• **Request**: Only the lines from the one containing "for name, (diameter, x, y, tilt, heading)" down to the one containing "record = json.load(file)", inclusive, are to be quoted exactly.

• **Raw data**:
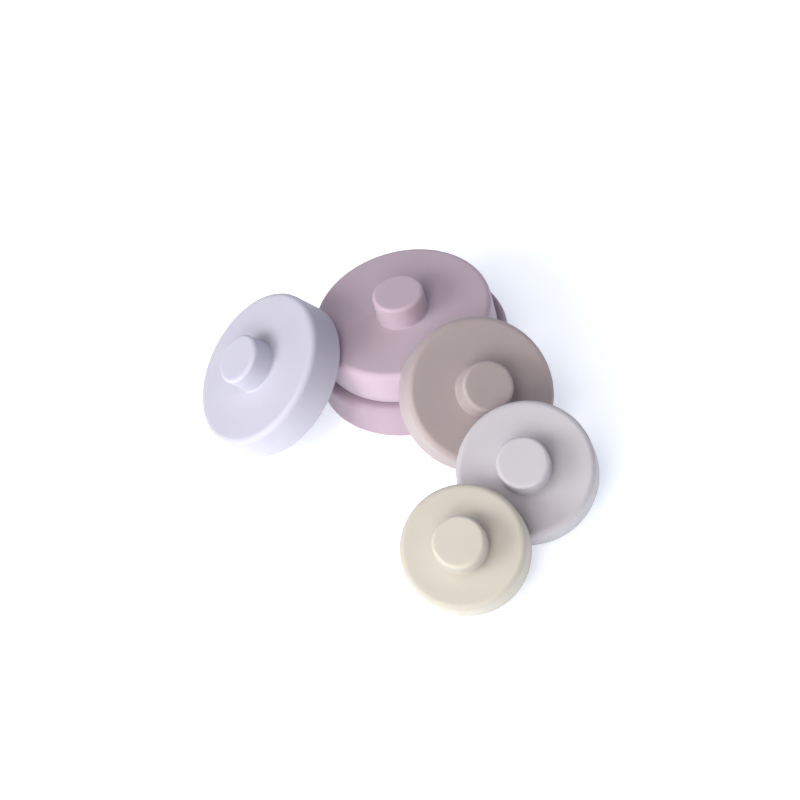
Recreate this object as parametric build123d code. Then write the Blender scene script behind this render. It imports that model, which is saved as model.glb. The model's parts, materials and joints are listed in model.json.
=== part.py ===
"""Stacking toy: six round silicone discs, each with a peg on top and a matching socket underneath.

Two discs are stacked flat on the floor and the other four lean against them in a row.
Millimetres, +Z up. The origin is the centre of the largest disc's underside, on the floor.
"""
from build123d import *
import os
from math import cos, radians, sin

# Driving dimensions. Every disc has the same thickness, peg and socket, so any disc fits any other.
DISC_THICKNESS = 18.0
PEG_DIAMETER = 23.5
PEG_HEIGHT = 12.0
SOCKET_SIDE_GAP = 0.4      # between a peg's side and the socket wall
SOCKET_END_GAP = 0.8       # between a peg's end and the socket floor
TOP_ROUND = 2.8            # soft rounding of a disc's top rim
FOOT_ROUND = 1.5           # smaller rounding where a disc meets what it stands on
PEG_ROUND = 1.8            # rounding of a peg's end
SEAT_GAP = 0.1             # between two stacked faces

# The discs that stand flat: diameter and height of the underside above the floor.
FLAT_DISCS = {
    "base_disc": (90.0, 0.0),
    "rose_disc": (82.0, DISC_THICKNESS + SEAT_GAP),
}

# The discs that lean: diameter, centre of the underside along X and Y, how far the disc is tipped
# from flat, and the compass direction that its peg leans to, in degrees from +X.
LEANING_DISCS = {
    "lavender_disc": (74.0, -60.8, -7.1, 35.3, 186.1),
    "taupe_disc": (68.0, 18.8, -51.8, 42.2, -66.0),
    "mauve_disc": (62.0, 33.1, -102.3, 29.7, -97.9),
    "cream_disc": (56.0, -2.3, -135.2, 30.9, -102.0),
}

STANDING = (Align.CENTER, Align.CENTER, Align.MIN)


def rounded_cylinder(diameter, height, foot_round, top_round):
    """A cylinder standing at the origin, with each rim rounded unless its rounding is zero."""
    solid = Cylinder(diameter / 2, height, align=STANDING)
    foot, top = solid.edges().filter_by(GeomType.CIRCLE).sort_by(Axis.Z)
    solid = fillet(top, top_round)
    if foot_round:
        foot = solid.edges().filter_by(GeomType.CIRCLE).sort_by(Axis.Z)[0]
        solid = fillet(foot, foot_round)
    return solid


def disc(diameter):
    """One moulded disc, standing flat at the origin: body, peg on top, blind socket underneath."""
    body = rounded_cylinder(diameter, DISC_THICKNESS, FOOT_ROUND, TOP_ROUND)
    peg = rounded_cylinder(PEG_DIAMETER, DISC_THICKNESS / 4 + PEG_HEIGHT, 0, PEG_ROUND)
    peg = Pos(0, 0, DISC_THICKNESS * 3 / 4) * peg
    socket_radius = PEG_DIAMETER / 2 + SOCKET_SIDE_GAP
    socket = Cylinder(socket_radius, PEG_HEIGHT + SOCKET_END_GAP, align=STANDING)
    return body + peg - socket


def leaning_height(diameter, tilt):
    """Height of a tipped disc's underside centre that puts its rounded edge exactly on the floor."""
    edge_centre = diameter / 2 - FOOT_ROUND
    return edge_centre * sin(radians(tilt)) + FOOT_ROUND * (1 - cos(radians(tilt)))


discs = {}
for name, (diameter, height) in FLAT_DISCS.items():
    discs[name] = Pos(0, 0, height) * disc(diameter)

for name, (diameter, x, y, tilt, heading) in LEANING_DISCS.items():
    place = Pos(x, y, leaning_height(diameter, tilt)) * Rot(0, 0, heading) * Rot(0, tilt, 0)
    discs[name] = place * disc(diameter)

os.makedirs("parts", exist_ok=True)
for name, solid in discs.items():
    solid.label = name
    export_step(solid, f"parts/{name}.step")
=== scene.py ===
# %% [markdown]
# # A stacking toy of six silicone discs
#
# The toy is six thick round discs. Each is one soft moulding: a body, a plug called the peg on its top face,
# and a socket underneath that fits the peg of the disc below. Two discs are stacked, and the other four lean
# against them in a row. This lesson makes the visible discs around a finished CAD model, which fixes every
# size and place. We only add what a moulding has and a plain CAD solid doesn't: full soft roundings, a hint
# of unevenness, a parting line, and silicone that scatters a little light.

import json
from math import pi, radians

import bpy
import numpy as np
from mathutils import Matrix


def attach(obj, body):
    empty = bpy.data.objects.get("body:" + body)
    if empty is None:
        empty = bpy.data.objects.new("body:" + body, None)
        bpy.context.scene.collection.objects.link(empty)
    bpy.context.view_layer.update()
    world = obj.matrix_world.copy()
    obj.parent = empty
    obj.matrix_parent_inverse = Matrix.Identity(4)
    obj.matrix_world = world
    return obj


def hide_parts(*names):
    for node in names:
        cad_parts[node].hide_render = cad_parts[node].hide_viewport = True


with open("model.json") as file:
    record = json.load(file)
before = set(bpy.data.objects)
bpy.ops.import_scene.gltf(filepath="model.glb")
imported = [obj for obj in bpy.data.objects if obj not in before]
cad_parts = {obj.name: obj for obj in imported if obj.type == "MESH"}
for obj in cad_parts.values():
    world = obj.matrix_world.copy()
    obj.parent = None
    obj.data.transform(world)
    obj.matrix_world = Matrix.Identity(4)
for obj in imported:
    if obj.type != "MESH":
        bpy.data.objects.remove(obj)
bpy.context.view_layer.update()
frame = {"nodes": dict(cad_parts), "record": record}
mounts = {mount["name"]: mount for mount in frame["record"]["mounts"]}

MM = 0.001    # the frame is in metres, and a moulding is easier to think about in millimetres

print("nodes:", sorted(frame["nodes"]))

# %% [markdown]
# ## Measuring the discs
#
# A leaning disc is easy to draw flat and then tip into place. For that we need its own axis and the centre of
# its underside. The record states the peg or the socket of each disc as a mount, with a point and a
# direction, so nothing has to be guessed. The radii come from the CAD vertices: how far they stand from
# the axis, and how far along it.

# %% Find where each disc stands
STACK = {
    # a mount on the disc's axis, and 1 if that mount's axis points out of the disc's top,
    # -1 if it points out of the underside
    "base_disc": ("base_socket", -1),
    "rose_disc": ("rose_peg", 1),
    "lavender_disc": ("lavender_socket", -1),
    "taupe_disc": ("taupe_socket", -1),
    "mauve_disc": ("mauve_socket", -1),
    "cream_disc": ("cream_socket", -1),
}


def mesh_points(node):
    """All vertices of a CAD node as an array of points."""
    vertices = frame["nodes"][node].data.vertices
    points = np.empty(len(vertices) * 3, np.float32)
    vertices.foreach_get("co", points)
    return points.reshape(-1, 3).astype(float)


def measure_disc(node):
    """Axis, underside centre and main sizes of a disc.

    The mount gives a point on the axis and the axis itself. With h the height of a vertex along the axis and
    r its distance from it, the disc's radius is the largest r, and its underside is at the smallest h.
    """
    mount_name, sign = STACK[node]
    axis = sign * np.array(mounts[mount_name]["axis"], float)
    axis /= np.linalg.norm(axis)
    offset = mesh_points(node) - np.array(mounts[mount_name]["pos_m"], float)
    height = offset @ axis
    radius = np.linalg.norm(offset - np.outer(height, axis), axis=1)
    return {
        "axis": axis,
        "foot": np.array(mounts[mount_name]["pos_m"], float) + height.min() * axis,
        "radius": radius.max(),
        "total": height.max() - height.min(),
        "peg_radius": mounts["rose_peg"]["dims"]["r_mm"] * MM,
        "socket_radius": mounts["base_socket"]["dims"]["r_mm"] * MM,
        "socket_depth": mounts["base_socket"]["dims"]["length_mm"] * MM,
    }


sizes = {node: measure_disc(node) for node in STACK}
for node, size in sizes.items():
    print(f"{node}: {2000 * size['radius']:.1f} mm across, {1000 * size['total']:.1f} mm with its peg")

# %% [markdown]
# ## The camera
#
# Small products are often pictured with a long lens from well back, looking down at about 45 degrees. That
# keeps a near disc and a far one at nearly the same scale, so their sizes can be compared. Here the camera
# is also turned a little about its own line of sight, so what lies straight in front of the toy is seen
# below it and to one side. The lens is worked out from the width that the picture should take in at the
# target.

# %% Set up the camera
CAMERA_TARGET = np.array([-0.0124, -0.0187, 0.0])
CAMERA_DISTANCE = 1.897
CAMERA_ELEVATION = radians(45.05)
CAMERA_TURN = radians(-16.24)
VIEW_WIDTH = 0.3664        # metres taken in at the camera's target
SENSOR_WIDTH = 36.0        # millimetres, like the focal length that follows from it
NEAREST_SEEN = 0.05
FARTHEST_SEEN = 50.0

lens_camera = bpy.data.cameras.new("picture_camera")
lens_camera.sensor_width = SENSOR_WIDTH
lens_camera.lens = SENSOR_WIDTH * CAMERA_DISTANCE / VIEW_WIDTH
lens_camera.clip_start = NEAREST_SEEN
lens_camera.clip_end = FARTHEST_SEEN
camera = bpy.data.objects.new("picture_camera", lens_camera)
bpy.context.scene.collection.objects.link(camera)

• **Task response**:
for name, (diameter, x, y, tilt, heading) in LEANING_DISCS.items():
    place = Pos(x, y, leaning_height(diameter, tilt)) * Rot(0, 0, heading) * Rot(0, tilt, 0)
    discs[name] = place * disc(diameter)

os.makedirs("parts", exist_ok=True)
for name, solid in discs.items():
    solid.label = name
    export_step(solid, f"parts/{name}.step")
=== scene.py ===
# %% [markdown]
# # A stacking toy of six silicone discs
#
# The toy is six thick round discs. Each is one soft moulding: a body, a plug called the peg on its top face,
# and a socket underneath that fits the peg of the disc below. Two discs are stacked, and the other four lean
# against them in a row. This lesson makes the visible discs around a finished CAD model, which fixes every
# size and place. We only add what a moulding has and a plain CAD solid doesn't: full soft roundings, a hint
# of unevenness, a parting line, and silicone that scatters a little light.

import json
from math import pi, radians

import bpy
import numpy as np
from mathutils import Matrix


def attach(obj, body):
    empty = bpy.data.objects.get("body:" + body)
    if empty is None:
        empty = bpy.data.objects.new("body:" + body, None)
        bpy.context.scene.collection.objects.link(empty)
    bpy.context.view_layer.update()
    world = obj.matrix_world.copy()
    obj.parent = empty
    obj.matrix_parent_inverse = Matrix.Identity(4)
    obj.matrix_world = world
    return obj


def hide_parts(*names):
    for node in names:
        cad_parts[node].hide_render = cad_parts[node].hide_viewport = True


with open("model.json") as file:
    record = json.load(file)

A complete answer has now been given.